- Task material:
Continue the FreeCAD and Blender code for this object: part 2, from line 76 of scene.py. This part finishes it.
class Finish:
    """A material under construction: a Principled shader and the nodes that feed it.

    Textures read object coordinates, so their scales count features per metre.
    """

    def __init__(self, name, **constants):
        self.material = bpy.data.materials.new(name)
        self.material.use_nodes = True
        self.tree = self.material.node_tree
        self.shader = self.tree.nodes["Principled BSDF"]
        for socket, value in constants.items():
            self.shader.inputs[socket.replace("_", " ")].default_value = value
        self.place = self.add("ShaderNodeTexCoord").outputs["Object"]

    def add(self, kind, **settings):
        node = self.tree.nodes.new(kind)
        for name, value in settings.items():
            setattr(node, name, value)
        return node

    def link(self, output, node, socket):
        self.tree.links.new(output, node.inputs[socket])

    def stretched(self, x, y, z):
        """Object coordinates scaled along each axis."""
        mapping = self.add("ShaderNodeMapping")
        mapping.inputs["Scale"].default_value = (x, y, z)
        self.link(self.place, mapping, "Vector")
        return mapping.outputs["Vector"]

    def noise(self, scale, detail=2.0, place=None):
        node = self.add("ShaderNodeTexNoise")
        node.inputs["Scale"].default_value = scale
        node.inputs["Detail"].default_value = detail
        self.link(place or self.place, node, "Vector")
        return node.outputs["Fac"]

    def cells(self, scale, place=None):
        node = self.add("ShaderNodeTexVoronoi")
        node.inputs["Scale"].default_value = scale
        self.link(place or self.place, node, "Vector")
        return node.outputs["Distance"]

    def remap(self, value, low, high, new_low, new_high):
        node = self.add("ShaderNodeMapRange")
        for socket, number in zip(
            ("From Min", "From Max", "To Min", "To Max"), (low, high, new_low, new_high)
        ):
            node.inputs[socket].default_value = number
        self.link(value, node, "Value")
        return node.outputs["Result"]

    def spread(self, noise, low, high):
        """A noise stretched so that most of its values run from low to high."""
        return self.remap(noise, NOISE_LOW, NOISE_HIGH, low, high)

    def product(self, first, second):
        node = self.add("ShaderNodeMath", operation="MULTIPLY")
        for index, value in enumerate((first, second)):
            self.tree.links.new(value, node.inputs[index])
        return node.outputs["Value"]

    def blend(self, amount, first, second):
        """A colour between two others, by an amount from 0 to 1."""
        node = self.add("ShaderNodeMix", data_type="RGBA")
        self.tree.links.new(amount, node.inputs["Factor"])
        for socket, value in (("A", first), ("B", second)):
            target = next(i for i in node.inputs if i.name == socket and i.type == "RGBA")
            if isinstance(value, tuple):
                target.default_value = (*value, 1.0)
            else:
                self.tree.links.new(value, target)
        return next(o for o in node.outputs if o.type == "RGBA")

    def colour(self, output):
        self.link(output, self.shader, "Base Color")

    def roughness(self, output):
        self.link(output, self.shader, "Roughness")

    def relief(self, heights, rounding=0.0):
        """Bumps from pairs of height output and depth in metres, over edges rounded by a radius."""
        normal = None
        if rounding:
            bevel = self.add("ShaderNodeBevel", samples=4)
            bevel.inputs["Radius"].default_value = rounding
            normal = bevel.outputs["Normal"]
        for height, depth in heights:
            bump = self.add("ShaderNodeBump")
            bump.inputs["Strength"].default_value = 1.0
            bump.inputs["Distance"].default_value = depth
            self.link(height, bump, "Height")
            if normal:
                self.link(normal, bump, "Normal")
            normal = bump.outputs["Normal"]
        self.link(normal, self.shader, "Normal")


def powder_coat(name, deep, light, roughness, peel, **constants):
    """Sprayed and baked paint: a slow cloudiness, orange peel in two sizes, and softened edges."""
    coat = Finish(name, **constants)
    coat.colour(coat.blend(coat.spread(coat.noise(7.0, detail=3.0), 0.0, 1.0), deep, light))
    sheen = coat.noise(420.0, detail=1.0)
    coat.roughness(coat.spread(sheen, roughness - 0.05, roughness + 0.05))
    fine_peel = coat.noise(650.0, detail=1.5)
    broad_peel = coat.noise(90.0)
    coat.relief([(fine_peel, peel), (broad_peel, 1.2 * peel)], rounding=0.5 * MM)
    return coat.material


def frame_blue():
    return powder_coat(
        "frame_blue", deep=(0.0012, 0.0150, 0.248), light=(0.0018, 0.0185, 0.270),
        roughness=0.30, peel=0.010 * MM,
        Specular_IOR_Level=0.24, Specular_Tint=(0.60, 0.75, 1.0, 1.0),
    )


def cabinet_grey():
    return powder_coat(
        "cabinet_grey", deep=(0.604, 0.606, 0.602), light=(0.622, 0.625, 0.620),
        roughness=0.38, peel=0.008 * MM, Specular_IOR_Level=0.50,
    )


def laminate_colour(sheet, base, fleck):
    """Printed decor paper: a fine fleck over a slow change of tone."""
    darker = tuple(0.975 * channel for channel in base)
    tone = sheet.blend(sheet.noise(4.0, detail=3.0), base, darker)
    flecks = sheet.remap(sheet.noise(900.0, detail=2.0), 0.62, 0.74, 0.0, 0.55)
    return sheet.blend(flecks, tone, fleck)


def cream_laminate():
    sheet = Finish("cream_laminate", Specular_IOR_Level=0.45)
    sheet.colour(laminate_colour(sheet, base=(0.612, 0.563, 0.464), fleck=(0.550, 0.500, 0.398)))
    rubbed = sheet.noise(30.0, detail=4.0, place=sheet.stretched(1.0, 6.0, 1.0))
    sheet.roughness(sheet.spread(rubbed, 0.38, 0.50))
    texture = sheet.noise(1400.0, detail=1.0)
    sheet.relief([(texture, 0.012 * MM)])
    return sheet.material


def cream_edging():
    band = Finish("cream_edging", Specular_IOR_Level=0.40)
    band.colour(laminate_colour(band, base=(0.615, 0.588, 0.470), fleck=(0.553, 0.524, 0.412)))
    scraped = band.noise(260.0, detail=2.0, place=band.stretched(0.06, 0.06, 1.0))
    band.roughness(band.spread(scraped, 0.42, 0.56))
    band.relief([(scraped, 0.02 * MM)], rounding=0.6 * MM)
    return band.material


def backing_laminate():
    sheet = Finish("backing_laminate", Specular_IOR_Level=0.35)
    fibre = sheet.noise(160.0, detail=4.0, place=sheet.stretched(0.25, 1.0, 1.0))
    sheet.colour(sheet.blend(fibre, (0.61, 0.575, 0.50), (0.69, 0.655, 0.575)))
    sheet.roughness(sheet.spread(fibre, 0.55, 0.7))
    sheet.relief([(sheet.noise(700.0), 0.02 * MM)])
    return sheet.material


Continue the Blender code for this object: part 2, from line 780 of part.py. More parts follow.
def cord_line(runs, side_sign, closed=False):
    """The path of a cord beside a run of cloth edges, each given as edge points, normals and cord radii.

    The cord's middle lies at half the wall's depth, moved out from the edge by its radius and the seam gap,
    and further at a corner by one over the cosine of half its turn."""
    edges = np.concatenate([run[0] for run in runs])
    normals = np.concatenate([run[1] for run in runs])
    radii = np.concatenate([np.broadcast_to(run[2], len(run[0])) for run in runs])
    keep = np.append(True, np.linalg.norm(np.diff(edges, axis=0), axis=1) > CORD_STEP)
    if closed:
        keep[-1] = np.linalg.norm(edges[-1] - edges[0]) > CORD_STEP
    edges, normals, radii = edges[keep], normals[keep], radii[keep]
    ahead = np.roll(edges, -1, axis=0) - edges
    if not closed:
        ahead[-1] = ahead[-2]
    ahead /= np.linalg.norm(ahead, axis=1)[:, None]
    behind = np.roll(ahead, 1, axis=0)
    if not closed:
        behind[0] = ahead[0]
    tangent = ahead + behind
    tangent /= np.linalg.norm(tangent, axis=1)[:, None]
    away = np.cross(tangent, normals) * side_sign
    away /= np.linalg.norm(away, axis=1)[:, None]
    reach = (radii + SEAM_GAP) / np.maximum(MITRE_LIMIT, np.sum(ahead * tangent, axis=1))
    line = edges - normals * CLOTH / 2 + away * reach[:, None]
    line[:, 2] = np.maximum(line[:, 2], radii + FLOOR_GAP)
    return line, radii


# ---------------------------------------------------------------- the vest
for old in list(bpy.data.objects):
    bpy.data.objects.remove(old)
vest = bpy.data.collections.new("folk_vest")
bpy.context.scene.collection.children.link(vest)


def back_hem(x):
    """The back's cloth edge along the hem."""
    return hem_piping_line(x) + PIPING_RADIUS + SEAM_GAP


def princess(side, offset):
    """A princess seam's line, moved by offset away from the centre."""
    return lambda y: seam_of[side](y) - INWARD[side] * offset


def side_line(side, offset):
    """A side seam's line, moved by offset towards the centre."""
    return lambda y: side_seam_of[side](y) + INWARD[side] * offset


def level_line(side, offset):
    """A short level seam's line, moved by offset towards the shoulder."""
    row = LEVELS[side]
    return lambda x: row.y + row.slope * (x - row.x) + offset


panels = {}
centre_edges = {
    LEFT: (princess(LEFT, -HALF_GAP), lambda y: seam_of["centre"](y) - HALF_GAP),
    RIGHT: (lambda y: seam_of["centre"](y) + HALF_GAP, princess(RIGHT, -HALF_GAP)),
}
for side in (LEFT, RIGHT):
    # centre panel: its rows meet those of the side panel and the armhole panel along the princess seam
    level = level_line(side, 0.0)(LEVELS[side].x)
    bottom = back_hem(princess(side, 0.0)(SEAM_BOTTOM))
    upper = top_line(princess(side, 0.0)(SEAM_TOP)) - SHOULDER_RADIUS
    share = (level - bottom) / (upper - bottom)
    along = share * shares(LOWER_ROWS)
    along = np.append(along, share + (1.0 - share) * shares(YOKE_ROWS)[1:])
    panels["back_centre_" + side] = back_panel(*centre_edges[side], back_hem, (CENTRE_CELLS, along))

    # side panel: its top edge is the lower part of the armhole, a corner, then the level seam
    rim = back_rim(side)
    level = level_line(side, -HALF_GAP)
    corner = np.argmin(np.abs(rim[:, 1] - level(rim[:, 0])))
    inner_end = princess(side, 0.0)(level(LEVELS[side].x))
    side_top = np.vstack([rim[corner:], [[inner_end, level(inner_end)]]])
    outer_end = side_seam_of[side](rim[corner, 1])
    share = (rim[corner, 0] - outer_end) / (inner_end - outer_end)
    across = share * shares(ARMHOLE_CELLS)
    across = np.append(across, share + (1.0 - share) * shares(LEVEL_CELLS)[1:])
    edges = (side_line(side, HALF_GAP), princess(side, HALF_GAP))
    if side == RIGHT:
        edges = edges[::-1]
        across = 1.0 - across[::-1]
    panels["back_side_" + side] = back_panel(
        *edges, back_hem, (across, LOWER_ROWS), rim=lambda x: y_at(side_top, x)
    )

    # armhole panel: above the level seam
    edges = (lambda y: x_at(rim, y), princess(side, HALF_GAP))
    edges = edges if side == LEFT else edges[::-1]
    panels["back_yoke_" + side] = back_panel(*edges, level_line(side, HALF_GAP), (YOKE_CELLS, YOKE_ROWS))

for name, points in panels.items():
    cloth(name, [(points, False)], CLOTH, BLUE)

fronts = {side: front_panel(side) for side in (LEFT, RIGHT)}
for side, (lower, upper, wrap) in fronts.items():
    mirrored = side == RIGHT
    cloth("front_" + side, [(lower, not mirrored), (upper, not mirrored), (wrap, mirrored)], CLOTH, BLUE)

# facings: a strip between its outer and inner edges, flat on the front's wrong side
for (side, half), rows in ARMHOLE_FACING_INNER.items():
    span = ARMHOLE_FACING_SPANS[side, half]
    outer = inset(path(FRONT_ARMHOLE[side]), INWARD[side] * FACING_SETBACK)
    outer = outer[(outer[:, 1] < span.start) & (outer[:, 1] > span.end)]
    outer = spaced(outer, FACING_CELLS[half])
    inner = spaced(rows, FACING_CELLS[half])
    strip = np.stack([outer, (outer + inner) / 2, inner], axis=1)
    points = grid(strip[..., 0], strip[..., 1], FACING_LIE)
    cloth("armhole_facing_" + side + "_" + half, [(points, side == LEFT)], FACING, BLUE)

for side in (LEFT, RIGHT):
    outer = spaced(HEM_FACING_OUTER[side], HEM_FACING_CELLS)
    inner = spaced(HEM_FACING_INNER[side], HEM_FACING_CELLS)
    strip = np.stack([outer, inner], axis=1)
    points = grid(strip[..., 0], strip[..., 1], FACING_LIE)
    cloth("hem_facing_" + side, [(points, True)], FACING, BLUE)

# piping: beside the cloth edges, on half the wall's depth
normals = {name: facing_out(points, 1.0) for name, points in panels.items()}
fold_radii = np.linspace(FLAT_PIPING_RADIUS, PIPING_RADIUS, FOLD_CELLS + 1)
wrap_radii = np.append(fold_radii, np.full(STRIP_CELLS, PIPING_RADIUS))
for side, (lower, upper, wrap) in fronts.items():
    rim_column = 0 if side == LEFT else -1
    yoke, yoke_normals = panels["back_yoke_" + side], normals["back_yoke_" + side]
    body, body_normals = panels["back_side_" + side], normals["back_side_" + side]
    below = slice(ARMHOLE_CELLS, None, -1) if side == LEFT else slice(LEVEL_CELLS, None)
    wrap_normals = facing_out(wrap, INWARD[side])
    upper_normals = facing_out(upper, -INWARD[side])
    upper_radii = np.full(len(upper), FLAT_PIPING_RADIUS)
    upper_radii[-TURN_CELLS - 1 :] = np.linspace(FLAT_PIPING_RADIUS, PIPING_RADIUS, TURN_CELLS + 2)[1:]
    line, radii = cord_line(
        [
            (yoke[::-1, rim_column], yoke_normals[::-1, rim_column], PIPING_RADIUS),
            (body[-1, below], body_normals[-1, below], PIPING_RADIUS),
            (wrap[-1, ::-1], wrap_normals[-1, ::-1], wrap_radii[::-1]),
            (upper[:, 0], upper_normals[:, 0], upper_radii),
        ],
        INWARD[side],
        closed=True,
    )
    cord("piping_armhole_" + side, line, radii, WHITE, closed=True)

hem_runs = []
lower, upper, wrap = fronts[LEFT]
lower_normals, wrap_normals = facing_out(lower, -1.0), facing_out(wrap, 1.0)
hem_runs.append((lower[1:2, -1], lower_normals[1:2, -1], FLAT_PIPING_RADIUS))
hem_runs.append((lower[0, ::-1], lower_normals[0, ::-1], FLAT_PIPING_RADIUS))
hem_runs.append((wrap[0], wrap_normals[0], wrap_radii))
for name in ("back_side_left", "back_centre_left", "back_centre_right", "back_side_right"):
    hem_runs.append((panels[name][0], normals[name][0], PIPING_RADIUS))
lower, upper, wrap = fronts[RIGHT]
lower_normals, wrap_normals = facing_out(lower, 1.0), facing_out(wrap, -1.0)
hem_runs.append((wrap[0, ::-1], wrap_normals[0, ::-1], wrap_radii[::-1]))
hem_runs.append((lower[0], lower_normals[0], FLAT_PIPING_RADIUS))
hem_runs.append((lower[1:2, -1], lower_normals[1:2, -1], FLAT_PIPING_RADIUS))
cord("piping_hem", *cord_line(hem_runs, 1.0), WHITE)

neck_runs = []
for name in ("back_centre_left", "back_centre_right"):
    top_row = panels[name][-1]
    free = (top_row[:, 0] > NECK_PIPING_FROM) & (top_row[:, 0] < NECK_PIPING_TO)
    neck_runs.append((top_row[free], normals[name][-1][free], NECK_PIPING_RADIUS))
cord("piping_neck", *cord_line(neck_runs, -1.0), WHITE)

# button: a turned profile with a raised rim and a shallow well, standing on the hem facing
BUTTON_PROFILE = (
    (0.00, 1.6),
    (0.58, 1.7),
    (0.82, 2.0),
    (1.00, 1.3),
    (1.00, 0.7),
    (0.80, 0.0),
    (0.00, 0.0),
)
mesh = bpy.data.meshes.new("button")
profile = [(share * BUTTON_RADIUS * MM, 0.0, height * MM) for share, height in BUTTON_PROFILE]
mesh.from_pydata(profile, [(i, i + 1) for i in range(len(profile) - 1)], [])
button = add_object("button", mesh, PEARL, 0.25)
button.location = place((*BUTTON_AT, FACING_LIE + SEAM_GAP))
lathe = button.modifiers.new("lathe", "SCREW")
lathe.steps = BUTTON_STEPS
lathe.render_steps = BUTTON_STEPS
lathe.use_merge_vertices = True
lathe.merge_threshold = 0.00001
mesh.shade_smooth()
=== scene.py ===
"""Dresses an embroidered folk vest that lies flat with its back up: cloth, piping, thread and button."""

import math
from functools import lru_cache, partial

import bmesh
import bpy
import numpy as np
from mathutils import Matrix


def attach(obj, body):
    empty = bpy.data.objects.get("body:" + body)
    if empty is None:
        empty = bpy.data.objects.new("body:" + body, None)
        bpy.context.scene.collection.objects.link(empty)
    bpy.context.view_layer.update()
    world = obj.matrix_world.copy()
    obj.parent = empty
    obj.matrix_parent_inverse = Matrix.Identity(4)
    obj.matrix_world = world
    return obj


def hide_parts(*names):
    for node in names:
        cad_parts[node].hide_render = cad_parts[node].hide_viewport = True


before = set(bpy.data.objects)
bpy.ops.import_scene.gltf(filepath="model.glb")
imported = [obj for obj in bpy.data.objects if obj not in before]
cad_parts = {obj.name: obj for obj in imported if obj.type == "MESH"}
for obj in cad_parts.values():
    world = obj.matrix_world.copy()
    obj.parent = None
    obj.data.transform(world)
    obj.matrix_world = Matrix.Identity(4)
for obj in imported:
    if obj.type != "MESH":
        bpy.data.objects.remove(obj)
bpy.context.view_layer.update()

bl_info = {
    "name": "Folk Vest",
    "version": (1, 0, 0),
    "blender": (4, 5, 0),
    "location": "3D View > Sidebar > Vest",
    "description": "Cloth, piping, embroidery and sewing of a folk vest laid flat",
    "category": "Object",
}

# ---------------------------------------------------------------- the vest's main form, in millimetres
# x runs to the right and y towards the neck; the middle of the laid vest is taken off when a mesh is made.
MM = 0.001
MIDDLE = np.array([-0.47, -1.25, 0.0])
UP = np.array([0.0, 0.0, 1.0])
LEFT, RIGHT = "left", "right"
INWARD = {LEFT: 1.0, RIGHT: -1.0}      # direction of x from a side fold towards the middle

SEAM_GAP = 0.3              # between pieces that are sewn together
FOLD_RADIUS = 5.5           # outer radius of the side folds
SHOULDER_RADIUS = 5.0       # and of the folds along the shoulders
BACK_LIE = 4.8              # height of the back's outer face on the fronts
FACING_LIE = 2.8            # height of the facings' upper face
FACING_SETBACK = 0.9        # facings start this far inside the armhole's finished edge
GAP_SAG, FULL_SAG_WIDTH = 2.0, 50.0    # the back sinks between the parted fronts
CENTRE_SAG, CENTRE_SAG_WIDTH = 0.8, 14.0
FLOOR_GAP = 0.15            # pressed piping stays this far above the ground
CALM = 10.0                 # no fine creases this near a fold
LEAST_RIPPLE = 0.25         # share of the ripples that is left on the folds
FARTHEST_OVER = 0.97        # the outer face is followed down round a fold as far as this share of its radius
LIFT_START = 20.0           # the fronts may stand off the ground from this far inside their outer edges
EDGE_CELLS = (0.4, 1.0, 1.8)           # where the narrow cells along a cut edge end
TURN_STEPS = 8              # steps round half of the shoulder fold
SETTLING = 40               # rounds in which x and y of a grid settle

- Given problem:
From the listing above, pick out each line where the word "update" appears.

- Output of the exercise:
    bpy.context.view_layer.update()
bpy.context.view_layer.update()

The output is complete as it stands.